Some weights of ElectraForTokenClassification were not initialized from the model checkpoint at classla/bcms-bertic and are newly initialized: ['classifier.bias', 'classifier.weight']
You should probably TRAIN this model on a down-stream task to be able to use it for predictions and inference.
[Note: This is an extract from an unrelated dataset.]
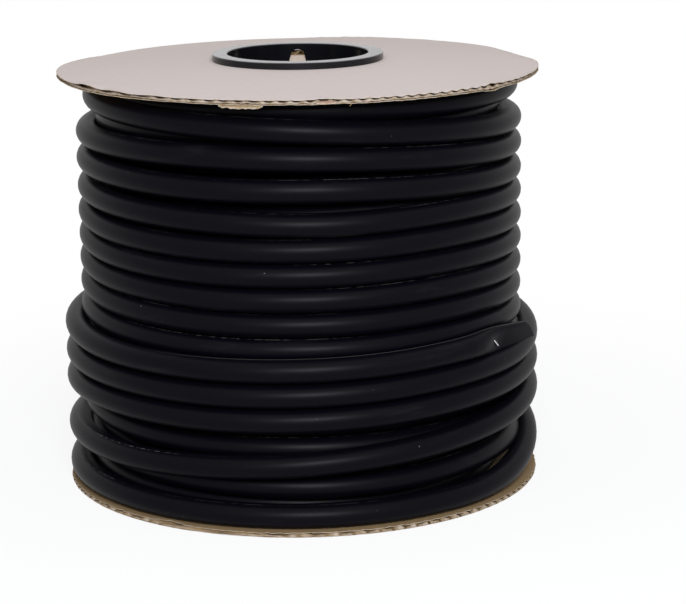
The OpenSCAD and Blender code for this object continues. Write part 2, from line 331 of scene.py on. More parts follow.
# Half the seam's width in radians, where it is full and where it has faded out.
SEAM_FULL = 0.015
SEAM_FADED = 0.045
# How far the edge of a ply rises in one turn of the core tube.
PLY_RISE = 95 * MM


def rubber_material():
    """Black rubber: soft sheen, faint dust, and a rubbed mould seam that drifts round."""
    g = Graph("hose rubber")
    c = colours()
    along = g.attribute("along")
    around = g.attribute("around")
    follow = g.combined(along, around * 0.008, 0.0)
    dust = g.noise(g.stretched(follow, (1, 6, 1)), 14, 5, 0.6).between(0.55, 0.85)
    grain = g.noise(g.place(), 900, 2)
    wander = g.noise(g.combined(along, 0.0, 3.0), 1.3, 1)
    near_end = along.between(SEAM_CLEAR_FROM, SEAM_CLEAR_FROM + 0.1)
    rubbed = along.between(RUBBED_UNTIL, RUBBED_UNTIL + 0.3, 1, 0)
    from_seam = (around - SEAM_ANGLE - wander * SEAM_DRIFT - near_end * SEAM_RISE).size()
    speckle = g.noise(g.combined(along, around * 0.01, 7.0), 260, 2).between(0.42, 0.62)
    worn = g.noise(g.combined(along, 0.0, 11.0), 5, 2).between(0.46, 0.64)
    line = from_seam.between(SEAM_FULL, SEAM_FADED, 1, 0)
    seam = line * (speckle * worn * rubbed + near_end * 1.1)
    specks = g.noise(follow, 420, 1).between(0.80, 0.84)
    tint = g.mix(dust * 0.05 + seam * 0.6 + specks * 0.6, c.rubber, c.dust)
    pressed = along.between(PRESSED_FROM, PRESSED_FROM + 0.03)
    return g.finish(
        Base_Color=tint,
        Roughness=grain * 0.08 + dust * 0.10 + pressed * 0.25 + 0.36,
        Specular_IOR_Level=0.056,
        Specular_Tint=(1.0, 0.95, 0.92, 1.0),
        Normal=g.bump(grain, 0.05 * MM, 0.25),
    )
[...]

Model type: ElectraForTokenClassification
Number of labels: 35
Model parameters: 110,053,667


In [6]:
test_sentence = sentences[0][:5]
test_tokens = tokenizer(test_sentence, is_split_into_words=True, truncation=True)
print("\nTest tokenization:")
print(f"Original tokens: {test_sentence}")
print(f"Tokenized IDs: {test_tokens['input_ids'][:10]}...")


Test tokenization:
Original tokens: ['Trans', 'Impex', 'Trade', 'd.o.o.', 'Bul.']
Tokenized IDs: [2, 21006, 12906, 2042, 1032, 18278, 72, 18, 83, 18]...
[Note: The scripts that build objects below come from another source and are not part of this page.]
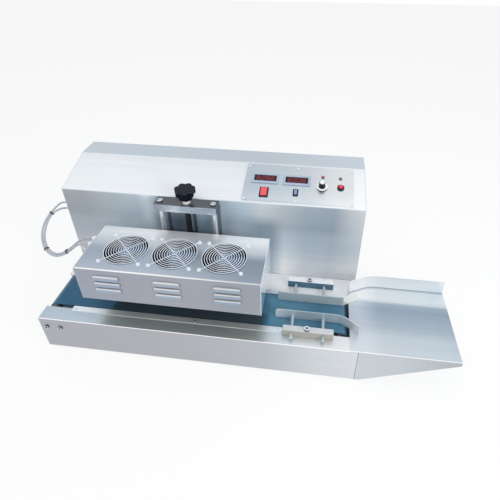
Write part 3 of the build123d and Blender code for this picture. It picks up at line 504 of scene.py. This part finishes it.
def finish_base():
    """The base's front cover, deck, floor plate and belt bed, and the strips beside the belt."""
    front = brushed("brushed_front_channel", WHITE, 0.34, metal=0.72)
    # painted reflection on the upright front, lighter from left to right
    front.along("x", (
        (0, tone(174, 175, 181)),
        (420, tone(179, 180, 184)),
        (620, tone(184, 188, 194)),
        (740, tone(204, 208, 212)),
        (861, tone(213, 216, 219)),
    ), ("y", 0.7, 0.2))
    # painted reflection of the sealing head on the flange on top: darker and greener towards the
    # left, paler right of the head
    front.along("x", (
        (0, tone(178, 193, 206)),
        (140, tone(190, 205, 216)),
        (172, tone(200, 212, 218)),
        (186, tone(196, 208, 206)),
        (550, tone(208, 217, 212)),
        (620, tone(210, 219, 219)),
        (645, tone(214, 224, 231)),
        (861, tone(240, 239, 238)),
    ), ("y", 2.1, 2.9))
    # the right end of the upright front
    front.along("x", (
        (857.6, WHITE),
        (858.4, tone(132, 140, 148)),
        (861, tone(132, 140, 148)),
    ), ("y", 2.9, 0.7))
    front.cover("front_channel")
    brushed("brushed_deck", WHITE, 0.36, metal=0.08).cover("rear_deck")
    brushed("brushed_base_plate", tone(236, 238, 240), 0.3, metal=0.6).cover("base_plate")
    brushed("dark_belt_bed", tone(60, 64, 72), 0.5, metal=0.5).cover("belt_bed")
    strip = brushed("brushed_guide_strip", WHITE, 0.36, grain=(9, 700, 700), metal=0.65)
    # painted shade of the sealing head: the strip darker under it
    strip.along("x", (
        (118, tone(240, 246, 253)),
        (172, tone(238, 244, 250)),
        (196, tone(218, 223, 220)),
        (600, tone(219, 224, 222)),
        (624, tone(238, 246, 253)),
    ))
    strip.cover("belt_guide_strips")


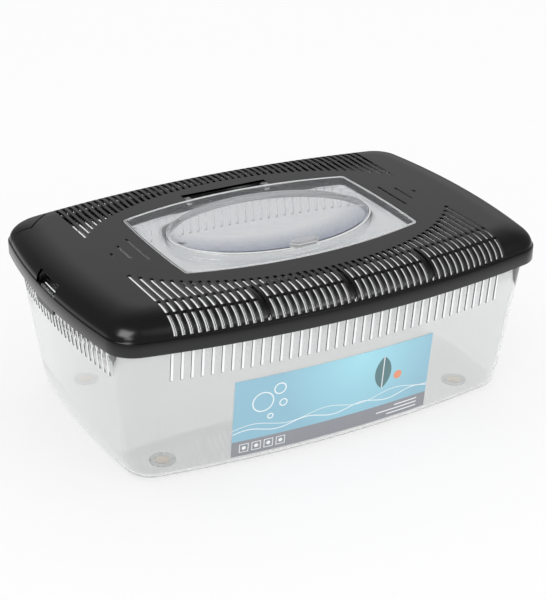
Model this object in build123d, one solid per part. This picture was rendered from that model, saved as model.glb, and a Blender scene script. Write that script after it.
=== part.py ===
"""Flat keeper for small animals: clear tub, black vented lid and clear feeding hatch.

Millimetres. X runs along the long side, -Y is the front and +Z is up. The origin lies on
the ground under the middle of the tub. Every sub-part is written to parts/NODE.step.
"""
from build123d import *

import math
import os
from dataclasses import dataclass

# --- Overall sizes -------------------------------------------------------------------
LID_LENGTH = 460.0
LID_DEPTH = 322.0
LID_FRONT_RADIUS = 954.0      # bow of the front and back, seen from above
LID_END_RADIUS = 712.0        # bow of the two ends
LID_CORNER_RADIUS = 30.0
SKIRT_BOTTOM_Z = 139.5
SKIRT_HEIGHT = 13.0
PLATEAU_Z = 172.3

# --- Tub -----------------------------------------------------------------------------
TUB_WALL = 2.2
TUB_FLOOR = 2.4
TUB_FLOOR_Z = 1.5             # underside of the floor, above the ground
TUB_BASE_LENGTH = 405.4
TUB_BASE_DEPTH = 267.4
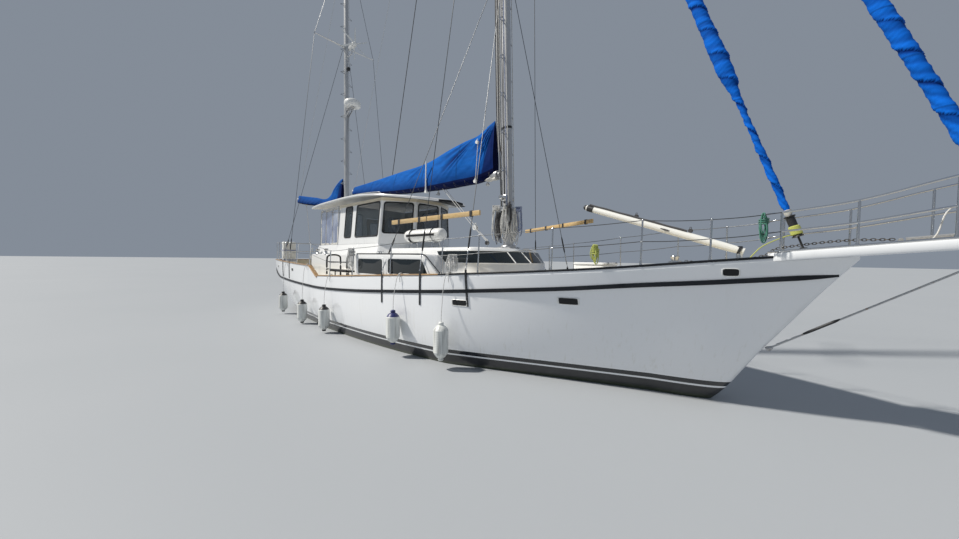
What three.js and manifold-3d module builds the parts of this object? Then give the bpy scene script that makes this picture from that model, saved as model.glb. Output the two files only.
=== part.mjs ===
// A 17 m ketch-rigged motor sailer, afloat, with her covers on.
// Millimetres. X forward, Y to port, Z up. The origin is on the waterline, amidships, on the centreline.

import * as THREE from 'three';
import { mergeVertices } from 'three/addons/utils/BufferGeometryUtils.js';
import Module from 'manifold-3d';

const wasm = await Module();
wasm.setup();

// Driving dimensions
const SEAT_GAP = 0.3;            // between pieces that rest on each other
const HULL_BEAM = 2200;          // greatest half-breadth at the deck edge
const BEAM_X = -800;             // where it lies
const STEM_HEAD_X = 8400;
const TRANSOM_X = -8450;
const TRANSOM_HALF = 1500;
const QUARTER_RADIUS = 300;      // rounding of the stern quarters
const BULWARK_X = [-2300, -2950];      // foot and head of the step up to the stern bulwark
const BULWARK_TOP = [1750, 1870];      // its height at the step and at the transom
const BULWARK_WALL = 75;
const AFT_DECK_Z = 1415;
const SHAFT_Z = -1000;
const RUDDER_X = -6420;
const STOCK_RADIUS = 40;
const HOUSE_TOP = 2120;          // top of the raised middle deck
const COACHROOF_TOP = 2280;
const ROOF_WALL_TOP = 3800;
const WALL = 50;
const SILL_Z = 2420;             // foot of the pilothouse glazing
const MAIN_FOOT = [3010, 2282];  // main mast at the coachroof: x, z
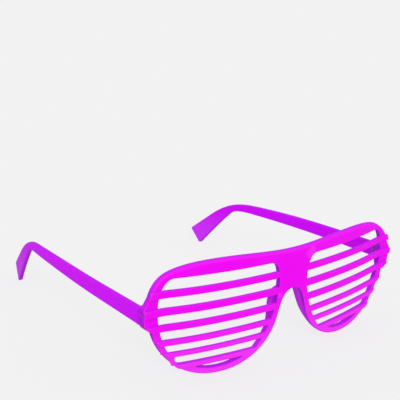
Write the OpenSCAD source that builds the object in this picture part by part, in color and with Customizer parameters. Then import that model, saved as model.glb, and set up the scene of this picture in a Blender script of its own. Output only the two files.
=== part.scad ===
// Slatted party glasses: a one-piece front with slats in place of lenses,
// two folding temples, and a three-knuckle steel hinge with a screw on each side.
// Millimetres, +Z up. +X is the wearer's left, and the front faces -Y.
// The glasses rest on the rim and the temple tips, with the origin at the
// middle of that footprint.

/* [Front outline] */
// Distance from the middle to the widest point of the rim
rim_half_w = 71.8; // [71:0.1:73]
// Height where the rim is widest
rim_side_z = 33; // [31:0.5:35]
// Height of the brow's crown
crown_z = 50.4; // [48:0.2:54]
// Distance from the middle to the brow's crown
crown_x = 38; // [32:1:44]
// Height of the top edge over the bridge
bridge_top_z = 48.7; // [46:0.1:50]
// Height of the underside of the bridge
notch_z = 31.2; // [30:0.2:33]
// Half the width of the nose notch at its flank
notch_half_w = 7.8; // [6.4:0.1:8]
// Height of the flank of the nose notch
notch_side_z = 21; // [19:0.5:23]
// Distance from the middle to the lowest point of the rim
foot_x = 38.6; // [35:0.2:42]
// How far the end piece stands out past the widest point of the rim
lobe_out = 3.5; // [2:0.1:4]

/* [Lens openings] */
// Width of the bridge between the two openings
bridge_w = 17.4; // [17:0.1:19]
// Width of the rim beside an opening, at its widest point
rim_side_w = 4.2; // [3:0.1:5]
// Height of the brow's lower edge
brow_z = 44.6; // [43.5:0.1:46]
// Height of the lower edge of the openings
lens_foot_z = 5.4; // [5.1:0.1:5.8]
// Length of the crescent slot under each opening
crescent_l = 24; // [16:1:28]
// Width of the crescent slot at its middle
crescent_w = 1.7; // [1:0.1:2]
// Height of the upper edge of the crescent slot
crescent_z = 4.6; // [4.2:0.1:4.8]

/* [Section and bow] */
// Radius of the front's bow, seen from above
rim_bow_r = 275; // [240:5:320]
// Radius of the slats' bow, flatter than the rim's so that they stand proud
slat_bow_r = 303; // [290:1:330]
// Distance from the middle past which the front runs straight across
end_flat_x = 66; // [62:1:67]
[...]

## Tokenizacija i poravnanje labela

In [7]:
def tokenize_and_align_labels(examples, tokenizer, label2id):
    """
    Tokenize text and align labels with subword tokens.
    
    Args:
        examples: Dict with 'tokens' and 'ner_tags' keys
        tokenizer: HuggingFace tokenizer
        label2id: Label to ID mapping
    
    Returns:
        Tokenized inputs with aligned labels
    """
    tokenized_inputs = tokenizer(
        examples["tokens"],
        truncation=True,
        is_split_into_words=True,
        max_length=256,
    )
    
    labels = []
    for i, label_seq in enumerate(examples["ner_tags"]):
        word_ids = tokenized_inputs.word_ids(batch_index=i)
        label_ids = []
        previous_word_idx = None
        
        for word_idx in word_ids:
            # Special tokens (CLS, SEP, PAD) get -100
            if word_idx is None:
                label_ids.append(-100)
            # First subword of a word gets the label
            elif word_idx != previous_word_idx:
                label_ids.append(label2id[label_seq[word_idx]])
            # Subsequent subwords get -100 (ignored)
            else:
                label_ids.append(-100)
            previous_word_idx = word_idx
        
        labels.append(label_ids)
    
    tokenized_inputs['labels'] = labels
    return tokenized_inputs

# Test on first sentence
test_example = {
    'tokens': [sentences[0]],
    'ner_tags': [labels[0]]
}

test_result = tokenize_and_align_labels(test_example, tokenizer, label2id)

print("\nTest alignment on sentence 1:")
print(f"Original tokens ({len(sentences[0])}): {sentences[0][:8]}...")
print(f"Original labels ({len(labels[0])}): {labels[0][:8]}...")
print(f"Tokenized IDs ({len(test_result['input_ids'][0])}): {test_result['input_ids'][0][:12]}...")
print(f"Aligned labels ({len(test_result['labels'][0])}): {test_result['labels'][0][:12]}...")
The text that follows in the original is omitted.